THE DEFENSE RESTS
Published 12:00 am Wednesday, December 17, 2008
By RYAN ARENA
Destrehan Coach Stephen Robicheaux said that he knew before the season that his team couldn’t top its perfect 2007 campaign.
But sometimes there’s nothing wrong with a little “same ol, same ol.”
Destrehan defied the odds on Saturday night at the Superdome, locking down a second straight undefeated season and a Class 5A state championship with a 14-3 victory over West Monroe at the State Farm Prep Classic in the Superdome.
The Wildcats (14-0) have now won 29 straight games — none sweeter than the last, which came against a top-seeded Rebels team that has six state championships to its credit.
Destrehan is the first team to successfully defend its 5A state crown since Evangel did it in 2002.
“Last year, we were supposed to win it, with all of our high-profile guys on offense,” said Robicheaux.
“This year, we were a defensive team. And I have to say, this was one of the best defensive performances I’ve been around in a long time.”
Fitting, then, was it that in a battle between two of the state’s elite defensive teams, a linebacker would key the game’s pivotal moment.
Destrehan nursed a 7-3 lead when West Monroe (13-1) began its most impressive drive of the night on its own 20. Rebels quarterback D.J. Banks picked up three first downs with his arm and one with his legs, and with less than three minutes remaining West Monroe was on the Destrehan 9, poised to take the lead.
Enter Rufus Porter. The senior intercepted an errant Banks throw at the 2, and didn’t stop there — he returned it behind a convoy of Wildcats for a game-clinching, 98-yard score, setting off a raucous celebration ensued among the Destrehan faithful.
“He’s just a big time player for us,” said Robicheaux. “He plays that weakside linebacker position for us where he has to make play after play. We challenge our guys to make plays at key times, and all year they have. Tonight it was Rufus.”
It was the longest return in the history of all LHSAA championship games.
But offensively, little went right for either team on a night that also saw the fewest points scored in the history of the 5A title game. Destrehan’s first eight drives resulted in no points, six punts, a turnover and a missed field goal. Its first six resulted in only 42 yards of total offense. On third downs, the Wildcats were 0-10.
West Monroe faired no better. The Rebels didn’t manage a first down until there was 8:04 remaining before halftime, and only converted 2-of-12 third down opportunities.
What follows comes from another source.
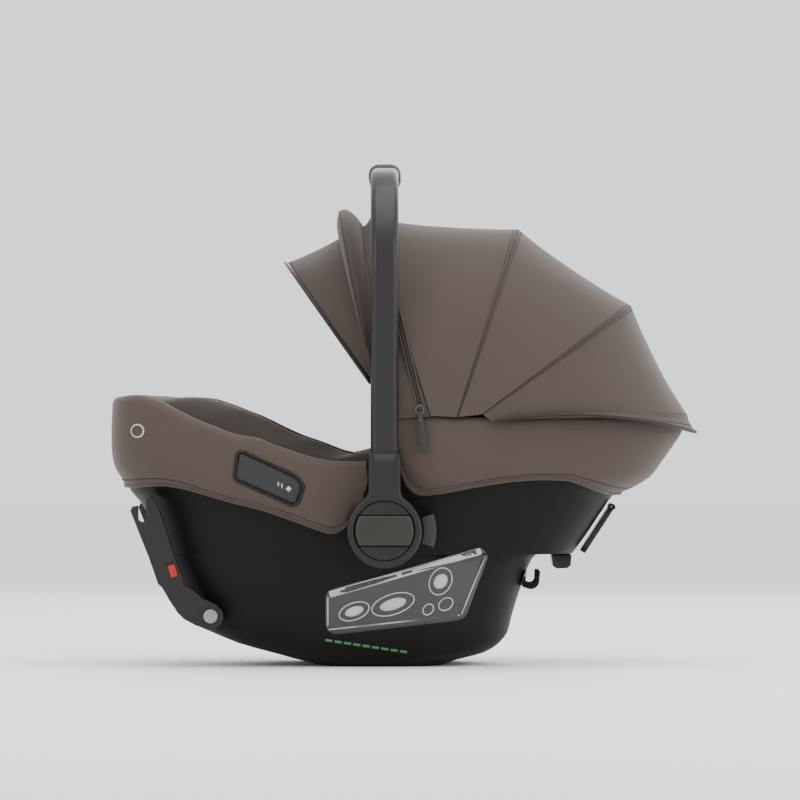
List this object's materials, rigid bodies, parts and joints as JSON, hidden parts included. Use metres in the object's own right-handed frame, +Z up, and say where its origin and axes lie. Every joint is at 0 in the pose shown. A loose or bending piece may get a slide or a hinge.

“We knew they were good defensively. They were playing around with teams before this game,” said West Monroe Coach Don Shows. “They turned it up a notch tonight. If I were a college coach, I’d recruit the whole bunch.”
The first points of the game came on the foot of the Rebels’ Cody Hollis, who booted a 24-yard field goal with 47-seconds remaining in the first half. That was set up by a reception by Taylor Underwood, who slipped past the DHS linebackers for a 31-yard gain to the 12.
That score held until early in the fourth quarter. After holding West Monroe, Destrehan took over after a punt at the Rebels’ 49. Four plays later, DHS quarterback Wynrick Smothers was pressured and hoisted up a pass from the 35 for receiver Kyron King. King recognized the underthrown ball and came back for it as defensive back Samer Mahgoub fell down. The rest was academic —King strolled into the endzone to give Destrehan its first lead with 10:05 remaining.
“I couldn’t see what happened. I was on the ground,” said Smothers. “I saw my receiver downfield, and I saw a guy coming at me. I knew I had to let the ball go for my team, and I threw it at the perfect time.
“Then I heard the crowd and thought, ‘I guess he caught it.’”
A 46-yard field goal by Destrehan’s Ryan Rome was blocked with 6:55 remaining, leaving the Wildcats vulnerable — and setting up a classic ending.
Shows was not happy with a non-call on each Destrehan score, believing King pushed off on his touchdown reception, and that defensive holding — a pulled jersey on Banks primary read — occurred on the interception.
“Destrehan’s got a heck of a team. They’re unbelievable defensively, and we hung on as long as we could,” Shows said. “That said, I felt like those two no calls really determined the outcome.”
Robicheaux says he’s not sure how this victory feels as compared to the last — it will take a little while to sink in, he says.
Not so for defensive end Darrington Sentimore — named the game’s most outstanding player after terrorizing the Rebels for two sacks and six tackles.
“This is the best thing that’s ever happened to me,” he said.